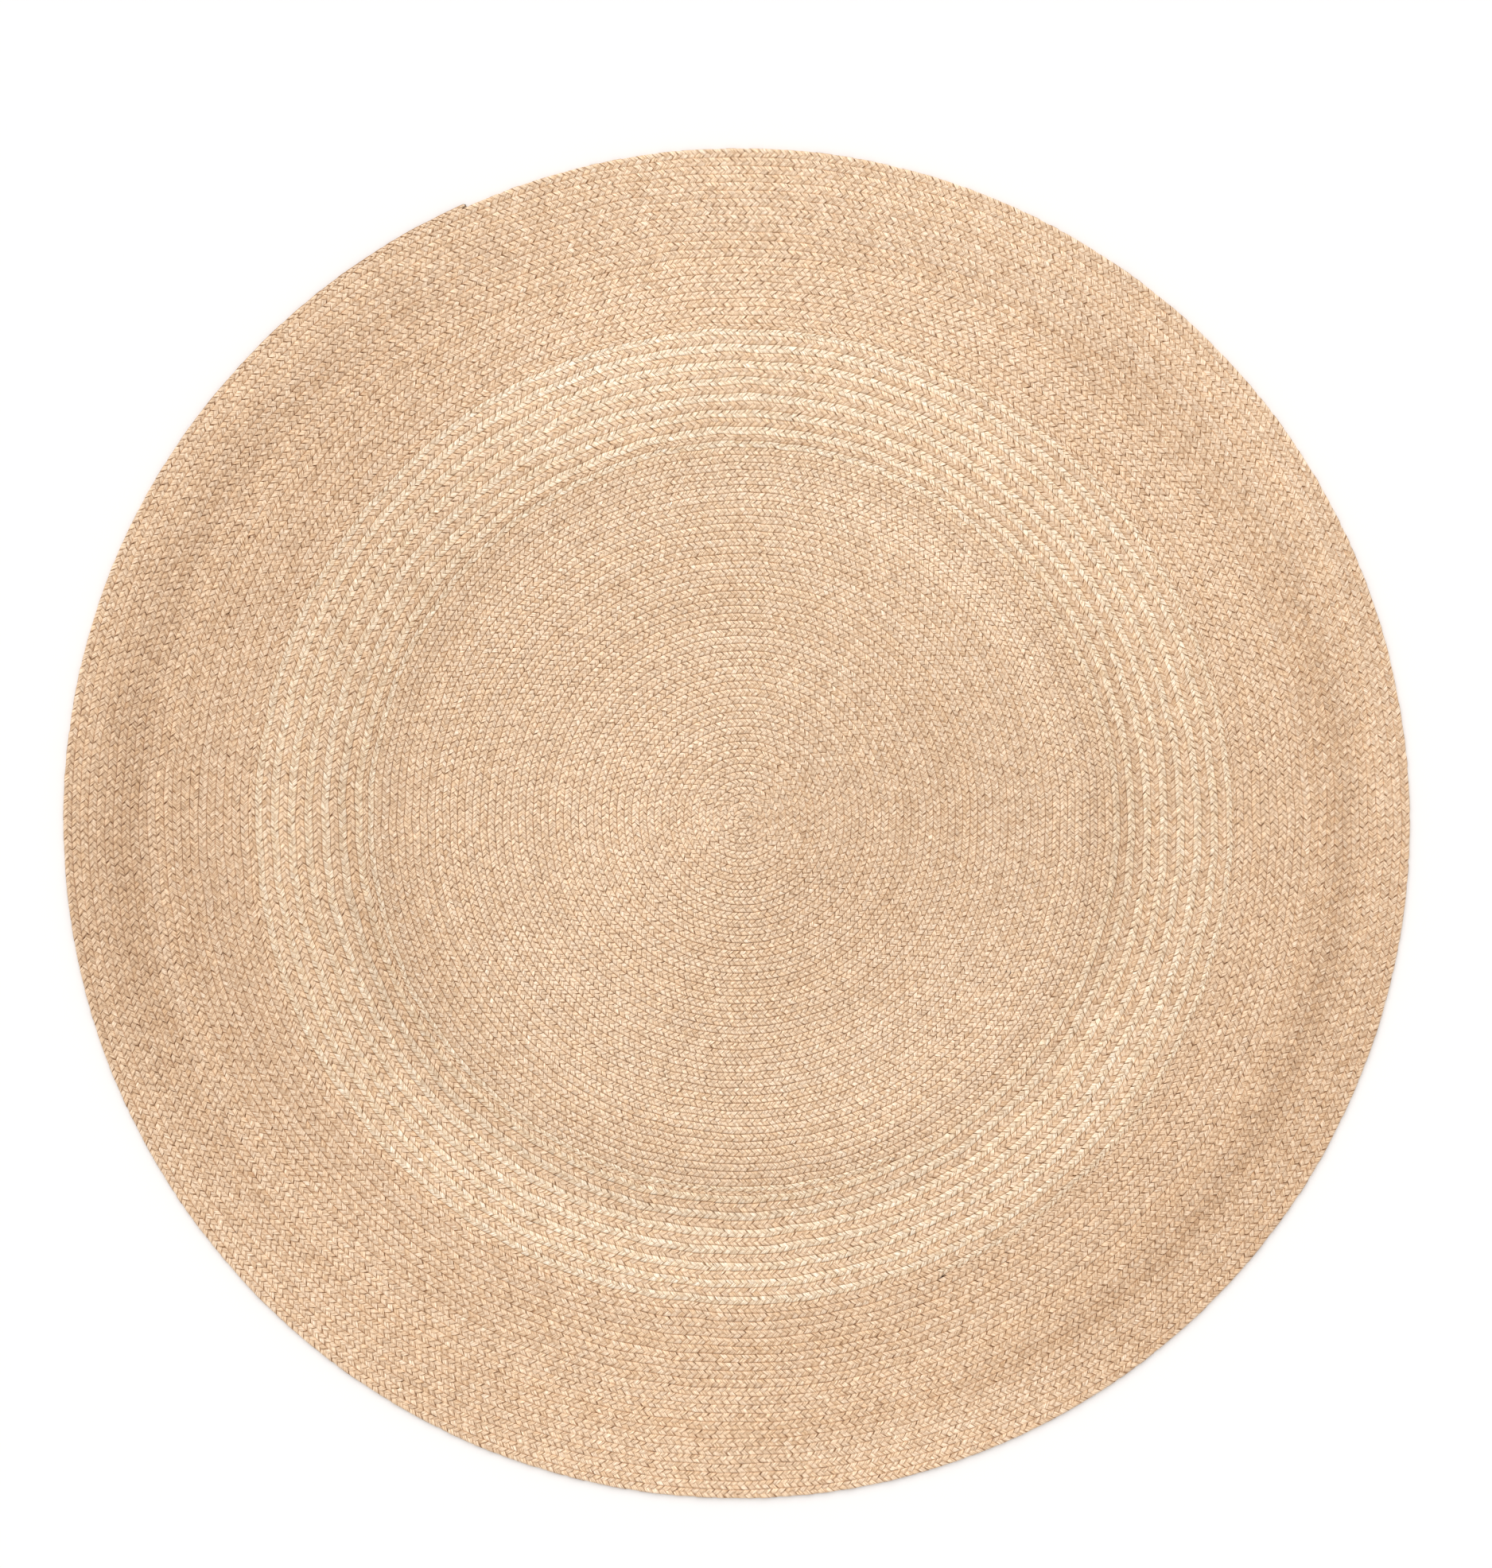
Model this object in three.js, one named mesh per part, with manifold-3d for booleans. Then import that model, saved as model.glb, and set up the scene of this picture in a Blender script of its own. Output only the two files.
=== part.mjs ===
// A round rug made of flat three-strand jute plait, wound into a spiral and sewn edge to edge.
//
// The plait comes in lengths that are joined end to end. Each length is one solid here: the patch
// of rug that its turns cover, with the true spiral edge inside and outside and a radial cut at
// each end. For some turns beyond the finer plait, a companion plait is wound beside the main one,
// and these two are solid spiral strips. A bar tack of sewing thread holds each join, the folded
// start and the tapered tail.
//
// Millimetres, +Z up. The rug lies on the plane z = 0 with its box centred on the origin.

import * as THREE from 'three';
import { mergeVertices } from 'three/addons/utils/BufferGeometryUtils.js';
import Module from 'manifold-3d';

const wasm = await Module();
wasm.setup();

// ---------------------------------------------------------------- driving dimensions

const RUG_DIAMETER = 2000;
const THICKNESS = 8;
const OVAL = 0.003; // the rug is this share longer along Y and shorter along X

const FINE_WIDTH = 11.2; // one turn of the finer plait round the middle
const FINE_TURNS = 49.5;
const PAIR_TURNS = 7; // turns in which two broader plaits lie side by side
const BROAD_TURNS = 22.5; // turns of one broader plait, out to the edge
const FINE_RADIUS = FINE_WIDTH * FINE_TURNS;
const BROAD_WIDTHS = 2 * PAIR_TURNS + BROAD_TURNS - 0.5; // half a turn is lost at the edge
const BROAD_WIDTH = (RUG_DIAMETER / 2 - FINE_RADIUS) / BROAD_WIDTHS;
const PAIR_RADIUS = FINE_RADIUS + 2 * PAIR_TURNS * BROAD_WIDTH;
const LAST_RADIUS = PAIR_RADIUS + BROAD_TURNS * BROAD_WIDTH;
const TURNS = FINE_TURNS + PAIR_TURNS + BROAD_TURNS;
const PAIR_END = FINE_TURNS + PAIR_TURNS + 1; // the companion gets narrower over one more turn

const FIRST_REVERSAL = 41.4; // the turn after which the plait is joined on the other way round
const LAST_REVERSAL = 65.9;
const INNER_LENGTHS = 3; // up to the first reversal
const MIDDLE_LENGTHS = 2; // from the end of the pair to the last reversal
const OUTER_LENGTHS = 3; // from there to the tail

const START_OFFSET = new THREE.Vector2(8.6, 6.5); // where the coil starts, from the rug's middle
const TAIL_ANGLE = THREE.MathUtils.degToRad(114); // where the last turn ends
const TAPER_TURNS = 0.12; // the stretch over which the tail gets narrower
const TAIL_SHARE = 0.3; // the tail's last width, as a share of the plait's

const CLEARANCE = 0.3; // between solids that touch
const FACETS = 72; // straight facets in one turn

const THREAD = 0.9; // a tack's thread, laid flat
const TACK_LENGTH = 30;
const TACK_WIDTH = 6;
const TACK_ZIGZAGS = 6;
const TACK_Z = 0.1; // the thread stays just off the floor
const POCKET_DEPTH = TACK_Z + THREAD + CLEARANCE;

const JUTE_SHADES = [0xe1c1a0, 0xdcbb98, 0xe6c9aa, 0xd8b592];
const THREAD_COLOUR = 0xcbb08c;

// ---------------------------------------------------------------- the spiral

/** How far the coil reaches from its start, after this many turns. */
function seamRadius(turn) {
  const fine = Math.min(Math.max(turn, 0), FINE_TURNS);
  const pair = Math.min(Math.max(turn - FINE_TURNS, 0), PAIR_TURNS);
  const broad = Math.max(turn - FINE_TURNS - PAIR_TURNS, 0);
  return fine * FINE_WIDTH + (2 * pair + broad) * BROAD_WIDTH;
}

/** The plait's width where it has made this many turns, as a share of its full width. */
function widthShare(turn) {
  const left = Math.max(TURNS - turn, 0);
  const taper = Math.min(left / TAPER_TURNS, 1);
  return TAIL_SHARE + (1 - TAIL_SHARE) * taper;
}

/** The direction in which the coil has turned, clockwise seen from above. */
function windingAngle(turn) {
  return TAIL_ANGLE + 2 * Math.PI * (TURNS - turn);
}

/** A point at this radius and turn. The coil's middle drifts evenly from its start to the rug's. */
function spiralPoint(turn, radius) {
  const angle = windingAngle(turn);
  const drift = START_OFFSET.clone().multiplyScalar(1 - radius / LAST_RADIUS);
  const around = new THREE.Vector2((1 - OVAL) * Math.cos(angle), (1 + OVAL) * Math.sin(angle));
  return around.multiplyScalar(radius).add(drift);
}

/** The outer edge of the plait, which the next turn lies against. */
function edgeRadius(turn) {
  const inner = seamRadius(turn - 1);
  return inner + (seamRadius(turn) - inner) * widthShare(turn);
}

/** The seam between the two plaits of the pair. The companion is narrow at both its ends. */
function pairSeamRadius(turn) {
  const fromEnd = Math.min(turn - FINE_TURNS, PAIR_END - turn, 1);
  const companionWidth = BROAD_WIDTH * (TAIL_SHARE + (1 - TAIL_SHARE) * fromEnd);
  return seamRadius(turn) - companionWidth;
}

/**
 * One turn of the plait's outer edge, ending at lastTurn. The loop closes along the radial cut
 * between two lengths. It is moved out by shift, and its cut forward by the same distance.
 */
function edgeLoop(lastTurn, shift) {
  const cutTurns = shift / (2 * Math.PI * seamRadius(lastTurn));
  const points = [];
  for (let i = 0; i <= FACETS; i += 1) {
    const turn = lastTurn - 1 + i / FACETS;
    const atCut = i === 0 || i === FACETS;
    points.push(spiralPoint(atCut ? turn + cutTurns : turn, edgeRadius(turn) + shift));
  }
  return points;
}

/** An edge of one plait of the pair, from its start to its end, moved out by shift. */
function pairEdge(radiusAt, shift) {
  const count = (PAIR_END - FINE_TURNS) * FACETS;
  const points = [];
  for (let i = 0; i <= count; i += 1) {
    const turn = FINE_TURNS + i / FACETS;
    const inward = (i === 0 ? 1 : 0) - (i === count ? 1 : 0); // away from the cut at each end
    const cutTurns = inward * CLEARANCE / 2 / (2 * Math.PI * radiusAt(turn));
    points.push(spiralPoint(turn + cutTurns, radiusAt(turn) + shift));
  }
  return points;
}

// ---------------------------------------------------------------- solids

/** A three.js geometry as a manifold solid. */
function toSolid(geometry, matrix = new THREE.Matrix4()) {
  const plain = geometry.clone().applyMatrix4(matrix);
  plain.deleteAttribute('normal');
  plain.deleteAttribute('uv');
  const merged = mergeVertices(plain, 1e-4);
  return new wasm.Manifold(new wasm.Mesh({
    numProp: 3,
    vertProperties: new Float32Array(merged.attributes.position.array),
    triVerts: new Uint32Array(merged.index.array),
  }));
}

function toGeometry(solid) {
  const mesh = solid.getMesh();
  const geometry = new THREE.BufferGeometry();
  geometry.setAttribute('position', new THREE.BufferAttribute(mesh.vertProperties, 3));
  geometry.setIndex(new THREE.BufferAttribute(mesh.triVerts, 1));
  geometry.computeVertexNormals();
  return geometry;
}

/**
 * The patch of rug that one plait length covers, from its first turn to its last. An outline that
 * runs anticlockwise and a hole that runs clockwise extrude to a solid that faces outwards.
 */
function lengthGeometry(firstTurn, lastTurn) {
  const shape = new THREE.Shape(edgeLoop(lastTurn, -CLEARANCE / 2).reverse());
  if (firstTurn > 0) {
    shape.holes.push(new THREE.Path(edgeLoop(firstTurn, CLEARANCE / 2)));
  }
  return new THREE.ExtrudeGeometry(shape, { depth: THICKNESS, bevelEnabled: false });
}

/** The spiral strip that one plait of the pair covers, between its inner and its outer edge. */
function pairGeometry(innerRadiusAt, outerRadiusAt) {
  const inner = pairEdge(innerRadiusAt, CLEARANCE / 2);
  const outer = pairEdge(outerRadiusAt, -CLEARANCE / 2).reverse();
  const shape = new THREE.Shape([...inner, ...outer]);
  return new THREE.ExtrudeGeometry(shape, { depth: THICKNESS, bevelEnabled: false });
}

/** A flat zigzag of thread along X, centred on the origin, resting at z = 0. */
function tackGeometry() {
  const step = TACK_LENGTH / TACK_ZIGZAGS;
  const half = THREAD / 2 * Math.hypot(step, TACK_WIDTH) / step; // half the thread along Y
  const reach = TACK_WIDTH / 2 - half;
  const line = [];
  for (let i = 0; i <= TACK_ZIGZAGS; i += 1) {
    line.push(new THREE.Vector2((i - TACK_ZIGZAGS / 2) * step, i % 2 ? reach : -reach));
  }
  const lower = line.map((point) => new THREE.Vector2(point.x, point.y - half));
  const upper = line.map((point) => new THREE.Vector2(point.x, point.y + half)).reverse();
  const outline = new THREE.Shape([...lower, ...upper]);
  return new THREE.ExtrudeGeometry(outline, { depth: THREAD, bevelEnabled: false });
}

/** The pocket in the underside that a tack lies in. */
function pocketGeometry() {
  return new THREE.BoxGeometry(
    TACK_LENGTH + 2 * CLEARANCE,
    TACK_WIDTH + 2 * CLEARANCE,
    2 * POCKET_DEPTH,
  );
}

// ---------------------------------------------------------------- the parts of this rug

/** The turns that split a single plait into this many equal lengths, the last one included. */
function splitTurns(firstTurn, lastTurn, width, count) {
  const firstRadius = seamRadius(firstTurn);
  const area = seamRadius(lastTurn) ** 2 - firstRadius ** 2;
  const ends = [];
  for (let i = 1; i <= count; i += 1) {
    const radius = Math.sqrt(firstRadius ** 2 + area * i / count);
    ends.push(firstTurn + (radius - firstRadius) / width);
  }
  return ends;
}

/** The turn at which each length of the main plait ends. */
function lengthEnds() {
  return [
    ...splitTurns(0, FIRST_REVERSAL, FINE_WIDTH, INNER_LENGTHS),
    FINE_TURNS,
    PAIR_END,
    ...splitTurns(PAIR_END, LAST_REVERSAL, BROAD_WIDTH, MIDDLE_LENGTHS),
    ...splitTurns(LAST_REVERSAL, TURNS, BROAD_WIDTH, OUTER_LENGTHS),
  ];
}

/** Where a tack lies: along the plait at a join, across the seam at the tail. */
function tackPlace(turn, turned) {
  const radius = (seamRadius(turn - 1) + edgeRadius(turn)) / 2;
  const place = spiralPoint(turn, radius);
  const along = windingAngle(turn) - Math.PI / 2;
  return { place, angle: along + turned };
}

function tackPlaces(ends) {
  const places = new Map();
  places.set('centre_tack', { place: START_OFFSET.clone(), angle: 0 });
  ends.slice(0, -1).forEach((end, i) => {
    places.set(`splice_tack_${String(i + 1).padStart(2, '0')}`, tackPlace(end, 0));
  });
  const tail = tackPlace(TURNS - TACK_LENGTH / (2 * Math.PI * LAST_RADIUS), Math.PI / 2);
  tail.place.multiplyScalar(1 - TACK_LENGTH / 2 / LAST_RADIUS);
  places.set('tail_tack', tail);
  return places;
}

function placeMatrix({ place, angle }, z) {
  const turn = new THREE.Matrix4().makeRotationZ(angle);
  return new THREE.Matrix4().makeTranslation(place.x, place.y, z).multiply(turn);
}

function jute(i) {
  return new THREE.MeshStandardMaterial({
    color: JUTE_SHADES[i % JUTE_SHADES.length],
    roughness: 0.9,
    metalness: 0,
  });
}

function sewingThread() {
  return new THREE.MeshStandardMaterial({ color: THREAD_COLOUR, roughness: 0.7, metalness: 0 });
}

function buildRug() {
  const rug = new THREE.Group();
  const ends = lengthEnds();
  const tacks = tackPlaces(ends);
  const pocket = pocketGeometry();
  const pockets = [...tacks.values()].map((tack) => toSolid(pocket, placeMatrix(tack, 0)));

  const addPlait = (name, geometry, shade) => {
    let solid = toSolid(geometry);
    for (const cut of pockets) solid = solid.subtract(cut);
    const mesh = new THREE.Mesh(toGeometry(solid), jute(shade));
    mesh.name = name;
    rug.add(mesh);
  };
  ends.forEach((end, i) => {
    const geometry = end === PAIR_END
      ? pairGeometry((turn) => seamRadius(turn - 1), pairSeamRadius)
      : lengthGeometry(i ? ends[i - 1] : 0, end);
    addPlait(`plait_length_${String(i + 1).padStart(2, '0')}`, geometry, i);
  });
  addPlait('companion_plait', pairGeometry(pairSeamRadius, seamRadius), ends.length);

  for (const [name, tack] of tacks) {
    const mesh = new THREE.Mesh(tackGeometry(), sewingThread());
    mesh.name = name;
    mesh.position.set(tack.place.x, tack.place.y, TACK_Z);
    mesh.rotation.z = tack.angle;
    rug.add(mesh);
  }

  // The rug's box is centred on the origin.
  rug.updateMatrixWorld(true);
  const middle = new THREE.Box3().setFromObject(rug).getCenter(new THREE.Vector3());
  rug.position.set(-middle.x, -middle.y, 0);
  return rug;
}

export default buildRug();
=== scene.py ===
"""A round rug of plaited jute: three-strand plait wound in a spiral and sewn underneath, on a pale floor.

Metres, +Z up, in the CAD model's frame. The spiral is the CAD model's own, worked out again from the
same driving dimensions and centred on the CAD box. Every strand of the plait is a real closed tube.
"""

import math

import bpy
import numpy as np
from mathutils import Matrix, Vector


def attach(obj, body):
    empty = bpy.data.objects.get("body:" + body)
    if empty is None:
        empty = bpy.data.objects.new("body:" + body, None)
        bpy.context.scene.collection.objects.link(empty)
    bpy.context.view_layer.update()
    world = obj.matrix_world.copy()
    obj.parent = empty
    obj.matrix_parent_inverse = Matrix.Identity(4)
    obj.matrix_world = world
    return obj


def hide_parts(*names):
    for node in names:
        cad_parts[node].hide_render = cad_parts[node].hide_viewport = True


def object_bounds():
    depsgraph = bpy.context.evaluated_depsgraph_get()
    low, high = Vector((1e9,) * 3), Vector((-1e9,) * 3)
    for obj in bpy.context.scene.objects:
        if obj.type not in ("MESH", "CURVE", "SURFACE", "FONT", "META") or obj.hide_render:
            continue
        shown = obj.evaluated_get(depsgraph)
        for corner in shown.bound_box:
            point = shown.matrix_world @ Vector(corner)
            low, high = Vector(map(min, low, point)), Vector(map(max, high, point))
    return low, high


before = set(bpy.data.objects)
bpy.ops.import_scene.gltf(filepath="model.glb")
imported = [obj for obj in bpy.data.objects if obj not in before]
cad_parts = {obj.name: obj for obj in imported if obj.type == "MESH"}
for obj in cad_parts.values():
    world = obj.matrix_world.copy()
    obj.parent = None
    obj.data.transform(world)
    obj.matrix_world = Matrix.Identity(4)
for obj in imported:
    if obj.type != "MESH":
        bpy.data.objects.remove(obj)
CAD_LOW, CAD_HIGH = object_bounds()

# ---------------------------------------------------------------- driving dimensions

MM = 0.001
TAU = 2 * math.pi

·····

Task description -
Within the material above, extract exactly the lines that start at the line containing "is centred on the origin." and stop after the line containing "bpy.context.scene.collection.objects.link(empty)", and only those.

Finished answer -
  // The rug's box is centred on the origin.
  rug.updateMatrixWorld(true);
  const middle = new THREE.Box3().setFromObject(rug).getCenter(new THREE.Vector3());
  rug.position.set(-middle.x, -middle.y, 0);
  return rug;
}

export default buildRug();
=== scene.py ===
"""A round rug of plaited jute: three-strand plait wound in a spiral and sewn underneath, on a pale floor.

Metres, +Z up, in the CAD model's frame. The spiral is the CAD model's own, worked out again from the
same driving dimensions and centred on the CAD box. Every strand of the plait is a real closed tube.
"""

import math

import bpy
import numpy as np
from mathutils import Matrix, Vector


def attach(obj, body):
    empty = bpy.data.objects.get("body:" + body)
    if empty is None:
        empty = bpy.data.objects.new("body:" + body, None)
        bpy.context.scene.collection.objects.link(empty)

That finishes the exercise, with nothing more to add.